When they compared those scores to mass shootings per million residents, they found that for every 10-point relaxation in a state’s gun laws, the rates of mass shootings in that state increased by 11.5 percent. This trend showed up even after the models were adjusted for population demographics like household income, unemployment, poverty, education, incarceration rates, and race. The eight most restrictive states include Hawaii, Massachusetts, New Jersey, Connecticut, Maryland, California, Illinois, and New York. Leading the pack in both permissive laws and mass shooting rate were Vermont, South Carolina, Louisiana, and Arizona. (Florida, where the Parkland shooting took place last year, was the only state not included in the analysis because it doesn’t participate in the FBI’s Uniform Crime Reporting program.)

Both Texas and Ohio, where the latest terror attacks were carried out, also scored high on gun law permissibility. In both states it’s legal to carry concealed weapons in public, provided the gun owner has the proper permits to own it. In Texas, permits are issued to applicants over the age of 21 who pass a four-to-six-hour training course and don’t have any pending criminal charges. According to Ohio’s gun laws, residents 21 years and older must complete an eight-hour training course, not be addicted to any controlled substances, and be able to pass a criminal background check.

Most relevant to the recent killings in El Paso and Dayton, though, is the fact that the semiautomatic weapons used to carry out the attacks can be purchased legally. Only six states and the District of Columbia have enacted bans on these types of military-style firearms. Texas and Ohio are not among them. Both states also allow large-capacity magazines like those the gunmen in both El Paso and Dayton appear to have used to fire dozens of rounds in seconds without having to reload.

It’s worth noting here that while living in a state with strict gun laws does appear to confer some significant public health advantages—fewer gun-related suicides and homicides; one recent study found it cut rates of premature deaths in half—those laws only go so far. Motivated individuals will find ways around them, either over the internet or across porous state borders.

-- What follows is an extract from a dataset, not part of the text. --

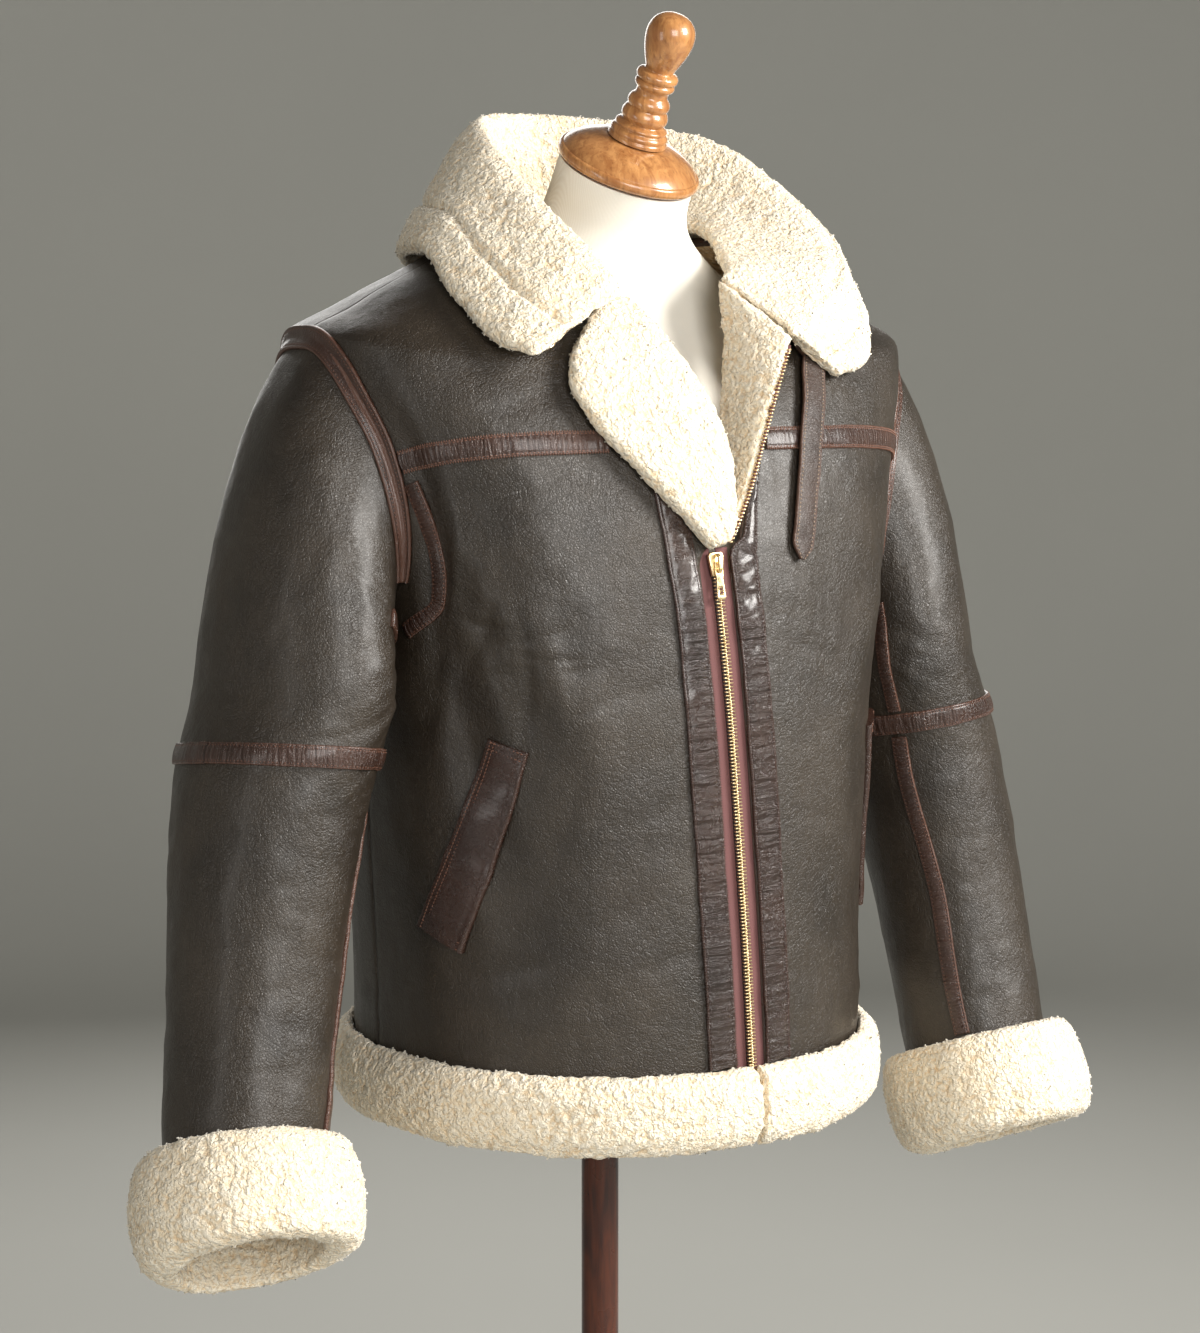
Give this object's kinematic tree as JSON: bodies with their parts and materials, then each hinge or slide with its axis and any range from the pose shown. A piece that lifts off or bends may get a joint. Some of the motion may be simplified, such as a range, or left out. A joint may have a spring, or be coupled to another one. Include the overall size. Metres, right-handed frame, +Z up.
{
  "type": "shearling coat on a dress form",
  "caption": "Short zip-front sheepskin flying coat with fleece collar, cuffs and hem, worn on a limbless dress form with a turned neck cap, pole and round base.",
  "frame": {"origin": "centre of the stand's underside, on the floor", "axes": "+Z up, the coat's front faces -Y, the wearer's left is +X"},
  "size_m": [0.8037, 0.4096, 1.6409],
  "materials": {
    "leather": "dark brown sheepskin leather with a soft sheen, fleece on the inner side",
    "trim": "glossy red-brown leather, stitched along both edges",
    "fleece": "cream curly sheepskin fleece, matt",
    "tape": "maroon woven zip tape",
    "brass": "polished brass",
    "linen": "cream linen cover of the dress form",
    "walnut": "varnished turned wood, mid brown",
    "mahogany": "varnished turned wood, dark red-brown"
  },
  "bodies": {
    "coat_on_stand": {"front_left": "leather", "front_right": "leather", "yoke_front_left": "leather", "yoke_front_right": "leather", "back": "leather", "yoke_back": "leather", "sleeve_upper_left": "leather", "sleeve_upper_right": "leather", "sleeve_lower_left": "leather", "sleeve_lower_right": "leather", "collar": "fleece", "hem_left": "fleece", "hem_right": "fleece", "hem_back": "fleece", "cuff_left": "fleece", "cuff_right": "fleece", "lapel_right": "fleece", "facing_left": "fleece", "yoke_strip_left": "trim", "yoke_strip_right": "trim", "yoke_strip_back": "trim", "armhole_strip_left": "trim", "armhole_strip_right": "trim", "elbow_strip_left": "trim", "elbow_strip_right": "trim", "seam_upper_left": "trim", "seam_upper_right": "trim", "seam_lower_left": "trim", "seam_lower_right": "trim", "gusset_sleeve_left": "trim", "gusset_sleeve_right": "trim", "gusset_strip_left": "trim", "gusset_strip_right": "trim", "placket_left": "trim", "placket_right": "trim", "welt_left": "trim", "welt_right": "trim", "throat_strap": "trim", "latch_tab": "trim", "zip_tape_left": "tape", "zip_tape_right": "tape", "zip_chain": "brass", "zip_teeth_left": "brass", "zip_slider": "brass", "zip_bridge": "brass", "zip_stop": "brass", "form_body": "linen", "neck_cap": "walnut", "finial": "walnut", "pole": "mahogany", "base": "mahogany"},
    "pull": {"zip_pull": "brass"},
    "ring": {"latch_ring": "brass"}
  },
  "joints": [
    {"name": "zip_pull_swing", "type": "hinge", "parent": "coat_on_stand", "child": "pull", "pos_m": [-0.01715, -0.19043, 1.2474], "axis": [-0.9991, 0.023, -0.0345], "range_deg": [0, 120]},
    {"name": "collar_ring_swing", "type": "hinge", "parent": "coat_on_stand", "child": "ring", "pos_m": [-0.12092, -0.11263, 1.41356], "axis": [-0.9691, 0.2465, 0], "range_deg": [0, 20]}
  ]
}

The gunman who killed three people in Gilroy, California, in July, for example, traveled to Nevada to buy a military-style rifle configured in a way that was illegal in his home state.

And this type of thing happens a lot. Second Amendment activists often point to Chicago, a city with rampant gun violence in a state that has some of the nation’s strongest gun laws. But most of the guns recovered in Chicago were purchased outside Illinois, in neighboring states with laxer laws, according to a 2017 report by the Chicago Mayor’s Office.

But at least according to Reeping’s analysis, the trend of more permissive laws being linked to more mass shootings is actually gaining momentum. Starting around 2010, the data begins really diverging—mass shooting rates dropped in states with restrictive laws as they accelerated in states with more lax ones.

Reeping says this could be related to polarizing trends in gun policy-making, as generally permissive states make their laws more relaxed and restrictive states clamp down tighter and tighter in the face of rising violence. In Texas, for instance, where four of the ten deadliest mass shootings in US history have taken place, ten new pro-gun laws are set to take effect before the end of the month. The associations are strong, though Reeping shies away from suggesting any causality in the data. “There’s so much going on and we can’t control for everything,” he says. But as an epidemiologist he gets frustrated that the American public is willing to believe every study that suggests coffee is associated with living longer or that eating chocolate is linked to lower rates of depression but view the data linking gun laws to gun violence with suspicion.

“Right now we can only do associational studies because there isn’t the money to do the larger, more prospective studies that could answer these questions definitively,” he says. “But even now we have very, very strong indicators based off the number of studies published that more permissive gun laws really do have an effect.”